Tropic-Air Development Co.v.Rosen

District Court of Appeal of Florida, Third DistrictJun 16, 1971
248 So. 2d 537 (Fla. Dist. Ct. App. 1971)

Nos. 70-635, 70-636.

May 25, 1971. Rehearing Denied June 16, 1971.

Appeal from the Circuit Court for Dade County, William A. Herin, J.

Richard L. Lapidus, Bolles, Goodwin, Ryskamp Ware, Miami, for appellant.

Smith, Mandler, Smith Parker and Joe N. Unger, Miami Beach, for appellee.

Before CHARLES CARROLL, HENDRY and SWANN, JJ.


Defendant-appellant Tropic-Air Development Company (seller) seeks review of a final decree granting specific performance of a written contract to purchase an apartment building in Dade County. The cause was tried without a jury. Appellant filed an interlocutory appeal and an appeal from a final decree, which have been consolidated for appellate purposes. There was a prior interlocutory appeal taken by the parties, Tropic-Air Development Company v. Rosen, Fla.App. 1969, 222 So.2d 290.

Defendant-appellant contends that the court erred in granting specific performance. The grounds argued for reversal are: (1) the contract was ambiguous as to the assets being sold; (2) plaintiff came into equity with unclean hands because of an alleged fraudulent misrepresentation made to the intervenor-broker respecting this transaction; and (3) the court deferred consideration of the intervenor-broker's claim and refused to admit evidence as to that claim.
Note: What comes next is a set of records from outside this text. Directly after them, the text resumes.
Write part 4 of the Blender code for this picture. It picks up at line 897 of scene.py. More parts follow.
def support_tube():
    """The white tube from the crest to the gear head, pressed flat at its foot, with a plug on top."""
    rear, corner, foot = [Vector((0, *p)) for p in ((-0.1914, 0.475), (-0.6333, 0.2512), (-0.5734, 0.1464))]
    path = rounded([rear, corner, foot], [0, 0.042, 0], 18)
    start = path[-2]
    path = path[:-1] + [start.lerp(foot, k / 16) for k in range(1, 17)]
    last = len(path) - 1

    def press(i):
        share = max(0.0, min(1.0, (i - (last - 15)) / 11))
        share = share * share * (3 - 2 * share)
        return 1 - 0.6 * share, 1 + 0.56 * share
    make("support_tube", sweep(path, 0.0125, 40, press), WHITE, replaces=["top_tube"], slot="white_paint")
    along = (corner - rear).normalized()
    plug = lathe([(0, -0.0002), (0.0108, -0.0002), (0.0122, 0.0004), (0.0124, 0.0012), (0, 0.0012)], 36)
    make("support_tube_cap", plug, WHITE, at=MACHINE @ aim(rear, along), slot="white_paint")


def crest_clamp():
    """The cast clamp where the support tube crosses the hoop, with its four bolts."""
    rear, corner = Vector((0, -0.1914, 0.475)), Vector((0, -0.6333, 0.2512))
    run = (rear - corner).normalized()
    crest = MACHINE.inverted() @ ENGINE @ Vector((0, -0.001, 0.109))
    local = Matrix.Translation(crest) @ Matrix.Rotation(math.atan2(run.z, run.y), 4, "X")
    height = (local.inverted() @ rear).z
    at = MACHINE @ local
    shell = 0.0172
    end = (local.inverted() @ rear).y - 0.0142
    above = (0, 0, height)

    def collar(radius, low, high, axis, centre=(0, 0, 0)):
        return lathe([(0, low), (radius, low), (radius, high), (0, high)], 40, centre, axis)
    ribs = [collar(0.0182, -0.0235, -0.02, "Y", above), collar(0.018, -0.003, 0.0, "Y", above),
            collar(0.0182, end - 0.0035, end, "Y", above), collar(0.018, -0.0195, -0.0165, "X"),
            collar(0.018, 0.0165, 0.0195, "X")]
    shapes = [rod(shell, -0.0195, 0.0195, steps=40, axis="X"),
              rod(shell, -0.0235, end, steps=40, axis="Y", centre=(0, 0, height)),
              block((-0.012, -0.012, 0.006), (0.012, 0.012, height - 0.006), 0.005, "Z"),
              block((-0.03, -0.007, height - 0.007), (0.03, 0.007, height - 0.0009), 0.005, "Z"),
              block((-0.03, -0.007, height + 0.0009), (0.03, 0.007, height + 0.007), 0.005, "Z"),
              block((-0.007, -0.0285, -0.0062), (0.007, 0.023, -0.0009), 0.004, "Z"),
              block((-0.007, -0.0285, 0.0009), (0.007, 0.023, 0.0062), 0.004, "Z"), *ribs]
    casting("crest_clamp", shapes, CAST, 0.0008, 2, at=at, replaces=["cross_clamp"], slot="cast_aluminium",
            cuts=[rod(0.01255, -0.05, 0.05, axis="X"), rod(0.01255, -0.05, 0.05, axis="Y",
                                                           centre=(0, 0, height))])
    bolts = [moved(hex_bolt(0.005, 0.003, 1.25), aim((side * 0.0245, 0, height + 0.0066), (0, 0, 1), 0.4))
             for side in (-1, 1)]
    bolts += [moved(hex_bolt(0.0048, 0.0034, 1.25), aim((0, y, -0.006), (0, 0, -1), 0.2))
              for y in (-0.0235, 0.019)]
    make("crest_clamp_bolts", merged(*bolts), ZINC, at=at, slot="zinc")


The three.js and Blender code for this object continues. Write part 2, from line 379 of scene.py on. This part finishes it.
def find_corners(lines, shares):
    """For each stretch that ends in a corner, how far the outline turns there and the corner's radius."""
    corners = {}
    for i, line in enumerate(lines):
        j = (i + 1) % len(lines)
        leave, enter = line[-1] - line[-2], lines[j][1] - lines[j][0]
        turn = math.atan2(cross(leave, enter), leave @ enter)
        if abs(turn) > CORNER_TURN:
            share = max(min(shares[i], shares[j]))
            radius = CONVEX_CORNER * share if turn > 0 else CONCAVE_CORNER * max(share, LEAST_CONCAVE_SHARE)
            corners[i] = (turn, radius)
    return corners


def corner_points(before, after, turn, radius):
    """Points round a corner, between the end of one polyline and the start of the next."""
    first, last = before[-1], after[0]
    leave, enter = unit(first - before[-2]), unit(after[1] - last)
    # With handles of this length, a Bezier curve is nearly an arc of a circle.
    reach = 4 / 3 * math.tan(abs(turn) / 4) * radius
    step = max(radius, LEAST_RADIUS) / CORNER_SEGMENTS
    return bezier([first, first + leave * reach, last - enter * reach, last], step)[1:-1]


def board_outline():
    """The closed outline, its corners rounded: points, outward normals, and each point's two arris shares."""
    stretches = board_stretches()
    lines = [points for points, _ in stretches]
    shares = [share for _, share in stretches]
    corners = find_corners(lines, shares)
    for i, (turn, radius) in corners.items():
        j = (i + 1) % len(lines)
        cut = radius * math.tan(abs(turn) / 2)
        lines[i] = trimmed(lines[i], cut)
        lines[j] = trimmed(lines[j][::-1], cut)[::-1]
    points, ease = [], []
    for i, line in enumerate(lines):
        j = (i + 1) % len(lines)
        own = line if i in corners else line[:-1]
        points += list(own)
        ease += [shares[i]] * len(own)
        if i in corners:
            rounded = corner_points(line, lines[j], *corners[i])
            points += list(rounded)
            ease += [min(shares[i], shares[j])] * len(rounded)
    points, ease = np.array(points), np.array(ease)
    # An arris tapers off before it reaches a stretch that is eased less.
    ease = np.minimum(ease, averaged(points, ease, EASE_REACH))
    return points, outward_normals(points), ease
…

A provision in the contract was that: "this property being sold furnished as per the attached and accepted inventory." Another clause provided that: "all 43 apartments fully furnished." There was no inventory prepared.

As to the first point, under the circumstances of this case, the contract was not ambiguous, particularly where the parties examined the three types of apartments and their furnishings.

The record reveals a conflict in testimony as to the alleged unclean hands. The record similarly reveals substantial, competent evidence to support the chancellor's resolution of that issue adverse to the appellant.

As to the third point, the chancellor did defer the intervenor's claim until after a resolution of the merits. We cannot say that this was so unusual as to constitute reversible error, particularly in view of the chancellor's statement that the appellant-seller would not be liable for real estate brokerage fees if the intervenor prevailed upon his claim. We therefore express the view that the chancellor did not abuse his discretion in deferring the intervenor's claim. Rule 1.270(b), Florida Rules of Civil Procedure, 30 F.S.A.

For the reasons stated, the final decree herein appealed is affirmed.